The volume’s epilogue features an exploration of key features of the ecology of the common good—specifically the principles of “deep ecology,” the overlap between economy and ecology, the cultivation of a home place, and the role of community gardens and gardeners. The contributors illustrate the myriad relationships within ecosystems and communities throughout the volume, helping us see our connections in dwelling together.

When we prioritize the commons as the start of our consideration of what good looks like, we can significantly shift our vocational calls. Here, the common good is the heartbeat of vocational discernment, a disruption of old frameworks of the good life so to better integrate individual and communal concerns.
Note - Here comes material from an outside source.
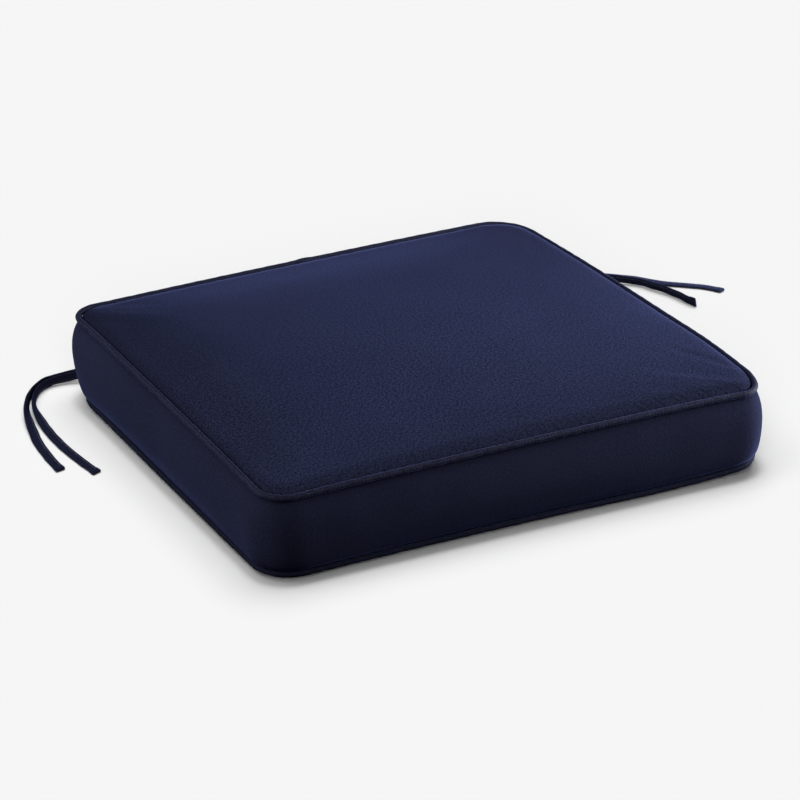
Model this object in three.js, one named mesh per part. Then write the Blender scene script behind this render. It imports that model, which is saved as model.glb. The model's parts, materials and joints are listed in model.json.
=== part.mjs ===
// Boxed chair cushion in navy cloth: one filled body, two piped seams and two pairs of flat ties.
// Millimetres, +Z up, the front edge towards -Y. The origin is under the middle of the cushion,
// on the surface that it rests on.

import * as THREE from 'three';

// Plan of the top seam, measured between the centre lines of the piping
const FRONT_WIDTH = 508;
const BACK_WIDTH = 466;
const DEPTH = 448;

// Heights of the two seams, again at the centre of the piping
const BOTTOM_SEAM_Z = 8;
const TOP_SEAM_Z = 83.4;

// Filled body: crown of the top panel, swell of the boxing band, rounded rim of the bottom panel
const SHOULDER_RISE = 7;
const SHOULDER_WIDTH = 15;
const DOME_RISE = 9;
const BOXING_SWELL = 7.2;
const BOXING_FULLNESS = 0.4;
const REST_INSET = 17;
const WRINKLE_DEPTH = 0.5;

// Piping
const PIPING_RADIUS = 3.2;
const GAP = 0.4;
const PIPING_SIDES = 8;
const JOIN_SWELL = 0.45;
const JOIN_HALF_LENGTH = 9;

// Ties
const TIE_WIDTH = 9.5;
const TIE_THICKNESS = 2;
const TIE_STEPS = 56;

// Rounding of the corners: how far each corner curve reaches along the side before it and the
// side after it, going round from the front left, on the top seam and on the bottom seam.
const CORNERS = [
  { name: 'front left', x: -0.5, y: -0.5, topBefore: 26, topAfter: 26, bottomBefore: 35, bottomAfter: 35 },
  { name: 'front right', x: 0.5, y: -0.5, topBefore: 31, topAfter: 58, bottomBefore: 40, bottomAfter: 52 },
  { name: 'back right', x: 0.5, y: 0.5, topBefore: 42, topAfter: 38, bottomBefore: 42, bottomAfter: 40 },
  { name: 'back left', x: -0.5, y: 0.5, topBefore: 25, topAfter: 25, bottomBefore: 38, bottomAfter: 40 },
];
const CORNER_STEPS = 6;

// Sides after each corner: outward bow at the middle and number of steps along it
const SIDES = [
  { name: 'front', bow: -3, steps: 17 },
  { name: 'right', bow: 3.4, steps: 14 },
  { name: 'back', bow: 2.4, steps: 15 },
  { name: 'left', bow: -1.1, steps: 14 },
];

// Places where the stuffing lets a seam drop or lifts it off the surface
const SEAM_DRIFTS = [
  { x: 246, y: -214, reach: 42, top: -1.6, bottom: 3.6 },
  { x: 128, y: -226, reach: 60, top: 0, bottom: -1.4 },
  { x: -250, y: -218, reach: 46, top: -0.4, bottom: -0.6 },
];

// Corners where the boxing band is pushed out further than along the sides
const CORNER_SWELLS = [
  { x: 244, y: -208, reach: 52, swell: 4.2 },
  { x: -230, y: 218, reach: 50, swell: 3 },
  { x: -244, y: -208, reach: 46, swell: 1.7 },
];

// Middle of the back side, where the ends of the piping are lapped
const JOIN_AT = { x: 2, y: DEPTH / 2 };

const NAVY = 0x2a2f4a;
const NAVY_PIPING = 0x272b45;
const NAVY_TIE = 0x22263c;

function cloth(name, colour, roughness) {
  const material = new THREE.MeshStandardMaterial({ color: colour, roughness, metalness: 0 });
  material.name = name;
  return material;
}

// Closed outline of one seam as a list of stations, each with its place and outward direction.
// level is 'top' or 'bottom'.
function seamStations(level) {
  const ends = CORNERS.map((corner) => {
    const width = corner.y < 0 ? FRONT_WIDTH : BACK_WIDTH;
    return new THREE.Vector2(corner.x * width, corner.y * DEPTH);
  });
  const starts = [];
  const finishes = [];
  ends.forEach((end, i) => {
    const before = ends[(i + 3) % 4];
    const after = ends[(i + 1) % 4];
    const cutBefore = CORNERS[i][`${level}Before`];
    const cutAfter = CORNERS[i][`${level}After`];
    starts.push(end.clone().addScaledVector(before.clone().sub(end).normalize(), cutBefore));
    finishes.push(end.clone().addScaledVector(after.clone().sub(end).normalize(), cutAfter));
  });
  const roundness = 0.5523;
  const points = [];
  SIDES.forEach((side, i) => {
    const end = ends[i];
    const corner = new THREE.CubicBezierCurve(
      starts[i],
      starts[i].clone().lerp(end, roundness),
      finishes[i].clone().lerp(end, roundness),
      finishes[i],
    );
    const next = starts[(i + 1) % 4];
    const along = next.clone().sub(finishes[i]);
    const outward = new THREE.Vector2(along.y, -along.x).normalize();
    const middle = finishes[i].clone().lerp(next, 0.5).addScaledVector(outward, 2 * side.bow);
    const edge = new THREE.QuadraticBezierCurve(finishes[i], middle, next);
    for (let k = 0; k < CORNER_STEPS; k += 1) points.push(corner.getPoint(k / CORNER_STEPS));
    for (const t of sideSteps(side)) points.push(edge.getPoint(t));
  });
  return points.map((point, i) => {
    const before = points[(i + points.length - 1) % points.length];
    const after = points[(i + 1) % points.length];
    const along = after.clone().sub(before).normalize();
    return { x: point.x, y: point.y, nx: along.y, ny: -along.x };
  });
}

// Even steps along a side, with a few short ones where the piping is lapped
function sideSteps(side) {
  const steps = [];
  for (let k = 0; k < side.steps; k += 1) steps.push(k / side.steps);
  if (side.name !== 'back') return steps;
  const halfSpan = JOIN_HALF_LENGTH / BACK_WIDTH;
  const near = steps.filter((t) => Math.abs(t - 0.5) > 1.6 * halfSpan);
  for (const part of [-1.2, -0.7, -0.3, 0.3, 0.7, 1.2]) near.push(0.5 + part * halfSpan);
  return near.sort((a, b) => a - b);
}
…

Our common purpose in writing this volume is to call others into the work of vocational exploration that emphasizes the importance of collective well-being. Situating vocation within the context of the common good deserves our committed focus as we prepare students to embrace challenges and calls from their communities (David Mazko McCarthy opens the volume with this premise).

While centering vocation in the common good most surely involves confronting the “harsh” as well as the “exciting,” it is necessary for all of us to keep exploring the calls beyond self, considering the needs and hopes of others. This is a disruption that can prompt us to heed Oliver’s invitation to not have to be “good” but instead dialogue about “despair,” responding to the world and each other as we find purpose in this shared life.

Endnotes

1. Jedediah Purdy, This Land is Our Land: The Struggle for a New Commonwealth (Princeton, NJ: Princeton University Press, 2019), 26.